The notation $\mathbb C^1$ is used here to emphasize that it is a set of vectors.
The notation $\mathbf z$ is used here for a vector, although we can also write $z$ if there is no ambiguity.
Vector spaces 1 and 2 are isomorphic. They are commonly treated as if they are simply the same.
Note that the multiplication dot is commonly left out for convenience (e.g. $r\mathbf z$).  
Dot product of vectors
The dot product is the sum of the products of the corresponding entries of two sequences of numbers.
Various authors may well use a different convention, and for instance treat the dot product as an inner product or vice versa.
But strictly speaking, for the vectors in each of the cases, it should be:


*

*The dot product $(u,v)\cdot(x,y)=ux+vy$.

*The dot product $\mathbf w \cdot \mathbf z = (u+iv)\cdot(x+iy)=(ux-vy) + i(uy+vx)$.

*The dot product $\mathbf w \cdot \mathbf z = (u+iv)\cdot(x+iy)=(ux-vy) + i(uy+vx)$.


It is actually ambiguous that we use a dot for regular multiplication, for the scalar product, and for the dot product.

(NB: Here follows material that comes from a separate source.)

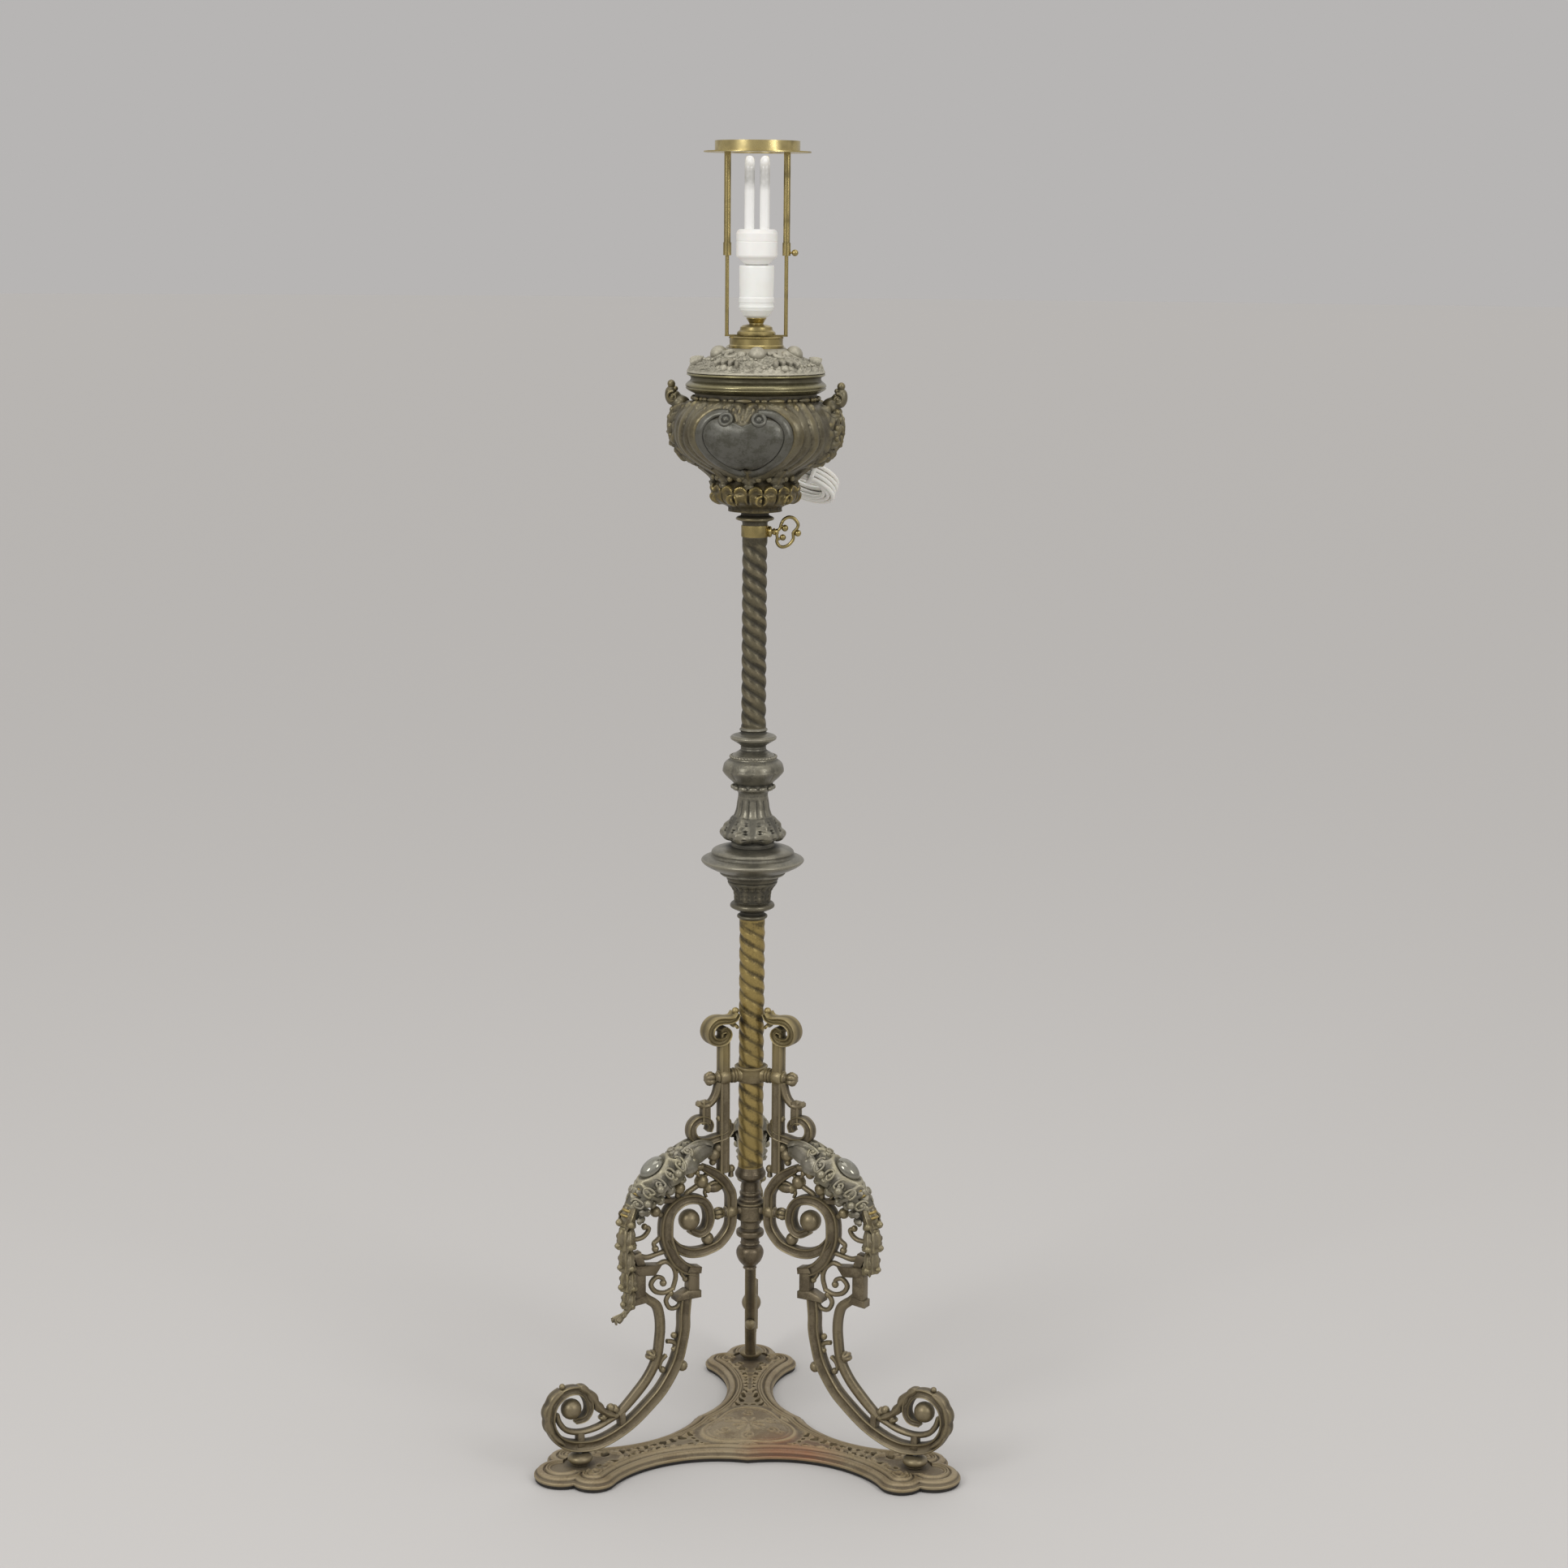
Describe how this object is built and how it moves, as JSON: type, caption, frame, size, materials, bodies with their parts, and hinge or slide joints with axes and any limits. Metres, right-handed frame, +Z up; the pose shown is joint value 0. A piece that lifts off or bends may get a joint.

But given the context in which they are used, there is usually no confusion.
Inner products
The usual inner product in each case is:


*

*$\langle (u,v),\,(x,y)\rangle = ux+vy \in\mathbb R$.

*$\langle \mathbf w,\mathbf z \rangle=ux+vy \in\mathbb R$.

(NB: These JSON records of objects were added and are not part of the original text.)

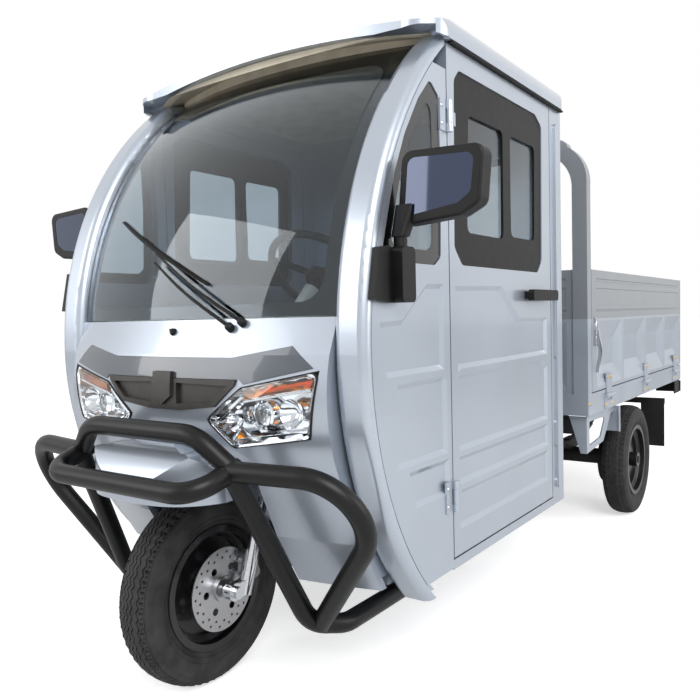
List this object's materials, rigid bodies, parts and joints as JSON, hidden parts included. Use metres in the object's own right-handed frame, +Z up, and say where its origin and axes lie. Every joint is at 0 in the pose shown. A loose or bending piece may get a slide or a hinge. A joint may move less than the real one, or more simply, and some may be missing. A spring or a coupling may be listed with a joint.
{
  "type": "electric dump tricycle",
  "caption": "Electric cargo tricycle with an enclosed cab, side doors, tube bumper and a tipping bed with drop sides.",
  "frame": {"origin": "on the ground, under the middle of the overall length and width", "axes": "+X forward, +Y to the left, +Z up"},
  "size_m": [3.7279, 1.615, 1.846],
  "materials": {
    "frame_black": "satin",
    "cab_paint": "metallic silver, gloss",
    "pillar_paint": "metallic silver, high gloss",
    "screen_glass": "clear, lightly tinted",
    "band_gloss": "gloss",
    "grille_plastic": "satin",
    "lamp_glass": "clear",
    "trim_black": "matt",
    "window_glass": "clear, tinted",
    "lining": "matt",
    "dash_plastic": "matt",
    "battery_case": "matt",
    "seat_vinyl": "vinyl",
    "tube_black": "satin powder coat",
    "fork_black": "satin",
    "tyre": "matt",
    "rim_black": "satin",
    "disc_steel": "ground",
    "alloy": "cast",
    "axle_black": "painted",
    "motor_case": "cast",
    "spring_steel": "painted",
    "frame_trim": "matt",
    "bed_paint": "metallic silver",
    "rod_chrome": "polished",
    "flap_rubber": "matt",
    "mirror_face": "polished",
    "lamp_red": "gloss"
  },
  "bodies": {
    "root": {"chassis_frame": "frame_black", "cross_members": "frame_black", "front_neck": "frame_black", "side_brackets": "bed_paint", "cab_floor": "cab_paint", "nose_panel": "cab_paint", "arch_pillars": "pillar_paint", "windscreen": "screen_glass", "front_band": "band_gloss", "grille": "grille_plastic", "headlamps": "lamp_glass", "wiper": "trim_black", "quarter_panels": "cab_paint", "quarter_glass": "window_glass", "rear_wall": "cab_paint", "rear_glass": "window_glass", "roof": "cab_paint", "visor": "lining", "dashboard": "dash_plastic", "battery_pack": "battery_case", "seat_cushion": "seat_vinyl", "seat_back": "seat_vinyl", "mirrors": "trim_black", "mirror_glass": "mirror_face", "bumper": "tube_black", "front_fender": "cab_paint", "rear_axle": "axle_black", "drive_motor": "motor_case", "leaf_springs": "spring_steel", "rear_flaps": "flap_rubber"},
    "steering": {"front_fork": "fork_black", "brake_caliper": "alloy"},
    "front_wheel": {"front_tyre": "tyre", "front_rim": "rim_black", "brake_disc": "disc_steel"},
    "hand_wheel": {"steering_wheel": "trim_black"},
    "door_left": {"door_left": "cab_paint", "door_handle_left": "trim_black", "window_frame_left": "frame_trim", "door_glass_left": "window_glass"},
    "door_right": {"door_right": "cab_paint", "door_handle_right": "trim_black", "window_frame_right": "frame_trim", "door_glass_right": "window_glass"},
    "rear_wheel_left": {"rear_tyre_left": "tyre", "rear_rim_left": "rim_black"},
    "rear_wheel_right": {"rear_tyre_right": "tyre", "rear_rim_right": "rim_black"},
    "bed": {"bed_floor": "bed_paint", "bed_rails": "bed_paint", "headboard": "bed_paint", "lamp_housings": "trim_black", "tail_lamps": "lamp_red"},
    "side_board_left": {"side_board_left": "bed_paint"},
    "side_board_right": {"side_board_right": "bed_paint"},
    "tailgate": {"tailgate": "bed_paint"},
    "lift_barrel": {"lift_barrel": "axle_black"},
    "lift_rod": {"lift_rod": "rod_chrome"}
  },
  "joints": [
    {"name": "steer", "type": "hinge", "parent": "root", "child": "steering", "pos_m": [1.504, 0, 0.2625], "axis": [-0.342, 0, 0.9397], "range_deg": [-38, 38]},
    {"name": "front_spin", "type": "hinge", "parent": "steering", "child": "front_wheel", "pos_m": [1.554, 0, 0.2625], "axis": [0, 1, 0], "continuous": true},
    {"name": "hand_turn", "type": "hinge", "parent": "root", "child": "hand_wheel", "pos_m": [0.993, 0, 1.131], "axis": [-0.7071, 0, 0.7071], "range_deg": [-270, 270]},
    {"name": "door_left_swing", "type": "hinge", "parent": "root", "child": "door_left", "pos_m": [1.176, 0.584, 0.9], "axis": [0, 0, -1], "range_deg": [0, 72]},
    {"name": "door_right_swing", "type": "hinge", "parent": "root", "child": "door_right", "pos_m": [1.176, -0.584, 0.9], "axis": [0, 0, 1], "range_deg": [0, 72]},
    {"name": "rear_left_spin", "type": "hinge", "parent": "root", "child": "rear_wheel_left", "pos_m": [-0.736, 0.54, 0.2625], "axis": [0, 1, 0], "continuous": true},
    {"name": "rear_right_spin", "type": "hinge", "parent": "root", "child": "rear_wheel_right", "pos_m": [-0.736, -0.54, 0.2625], "axis": [0, 1, 0], "continuous": true},
    {"name": "bed_tilt", "type": "hinge", "parent": "root", "child": "bed", "pos_m": [-1.746, 0, 0.54], "axis": [0, -1, 0], "range_deg": [0, 45]},
    {"name": "side_left_drop", "type": "hinge", "parent": "bed", "child": "side_board_left", "pos_m": [-0.946, 0.584, 0.622], "axis": [-1, 0, 0], "range_deg": [0, 170]},
    {"name": "side_right_drop", "type": "hinge", "parent": "bed", "child": "side_board_right", "pos_m": [-0.946, -0.584, 0.622], "axis": [1, 0, 0], "range_deg": [0, 170]},
    {"name": "tailgate_drop", "type": "hinge", "parent": "bed", "child": "tailgate", "pos_m": [-1.855, 0, 0.622], "axis": [0, -1, 0], "range_deg": [0, 170]},
    {"name": "lift_swing", "type": "hinge", "parent": "root", "child": "lift_barrel", "pos_m": [-0.361, 0, 0.425], "axis": [0, -1, 0], "range_deg": [-16.7, 0.5]},
    {"name": "lift_extend", "type": "slide", "parent": "lift_barrel", "child": "lift_rod", "axis": [-0.9827, 0, 0.1854], "range_m": [-0.002, 0.2596]}
  ],
  "couplings": [
    {"joint": "hand_turn", "follows": "steer", "ratio": 6},
    {"joint": "lift_swing", "follows": "bed_tilt", "ratio": -0.36},
    {"joint": "lift_extend", "follows": "bed_tilt", "m_per_rad": 0.328}
  ]
}
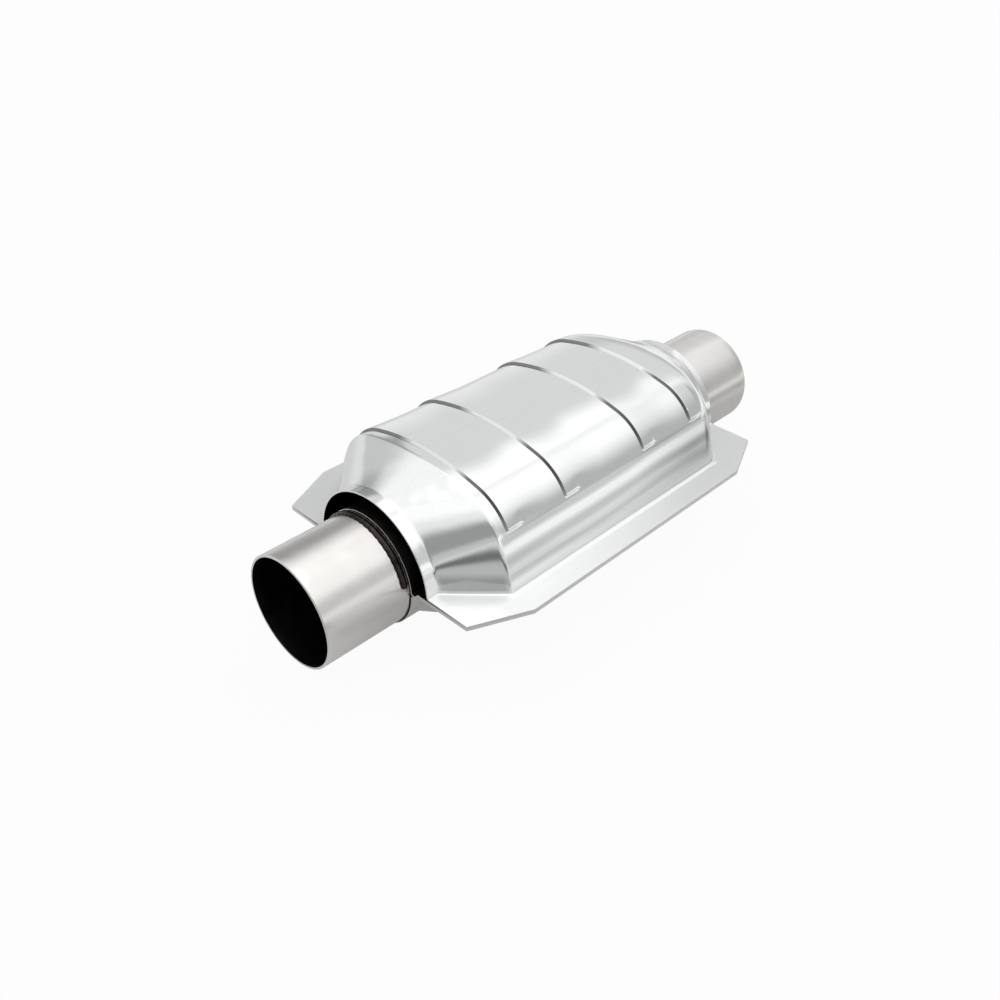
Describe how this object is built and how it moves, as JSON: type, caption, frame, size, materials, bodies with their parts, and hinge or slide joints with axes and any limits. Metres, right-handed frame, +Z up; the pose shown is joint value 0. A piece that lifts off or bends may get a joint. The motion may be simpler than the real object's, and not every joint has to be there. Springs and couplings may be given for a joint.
{
  "type": "catalytic converter",
  "caption": "Oval clamshell catalytic converter with straight neck pipes, wide side flanges and a ribbed bright heat shield over its upper half.",
  "frame": {"origin": "centre of the inlet pipe's mouth, on the exhaust axis", "axes": "+X along the exhaust axis from inlet to outlet, +Y across the can, +Z up towards the heat shield, square to the parting plane of the two can halves"},
  "size_m": [0.33, 0.16, 0.0934],
  "materials": {
    "neck_steel": "satin stainless pipe",
    "shield_steel": "bright polished stainless sheet",
    "can_steel": "satin stainless sheet",
    "weld_steel": "dark weld metal",
    "honeycomb": "matt porous ceramic",
    "fibre_mat": "matt fibre mat",
    "wire_mesh": "knitted steel wire"
  },
  "bodies": {
    "root": {"inlet_pipe": "neck_steel", "outlet_pipe": "neck_steel", "upper_shell": "can_steel", "lower_shell": "can_steel", "heat_shield": "shield_steel", "front_brick": "honeycomb", "rear_brick": "honeycomb", "front_mat": "fibre_mat", "rear_mat": "fibre_mat", "front_brick_inlet_seal": "wire_mesh", "front_brick_outlet_seal": "wire_mesh", "rear_brick_inlet_seal": "wire_mesh", "rear_brick_outlet_seal": "wire_mesh", "inlet_upper_weld": "weld_steel", "inlet_lower_weld": "weld_steel", "outlet_upper_weld": "weld_steel", "outlet_lower_weld": "weld_steel"}
  },
  "joints": []
}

*$\langle \mathbf w,\mathbf z \rangle=\mathbf z^*\mathbf w = (u+iv)(x-iy) = (ux+vy)+i(vx-uy) \in\mathbb C$.


In case 1 the dot product and the inner product are the same, and they are used interchangeably. We can't do that in cases 2 and 3 though.
It is rare to see the inner product of case 2. Usually case 3 is implied.
Just for fun, in Quantum Physics the notation $\langle \phi|\psi\rangle = |\phi\rangle^\dagger|\psi\rangle$ is used for the inner product of two quantum states or probability densities.
Vector norms
The usual vector norm in each case is:


*

*$\|(x,y)\| = \sqrt{x^2+y^2} \in\mathbb R$.

*$\|\mathbf z\| = \sqrt{\langle \mathbf z,\mathbf z\rangle} = \sqrt{x^2+y^2}\in\mathbb R$.

*$\|\mathbf z\| = \sqrt{\langle \mathbf z,\mathbf z\rangle} = \sqrt{x^2+y^2}\in\mathbb R$.


No confusion here. They are all exactly as we would expect.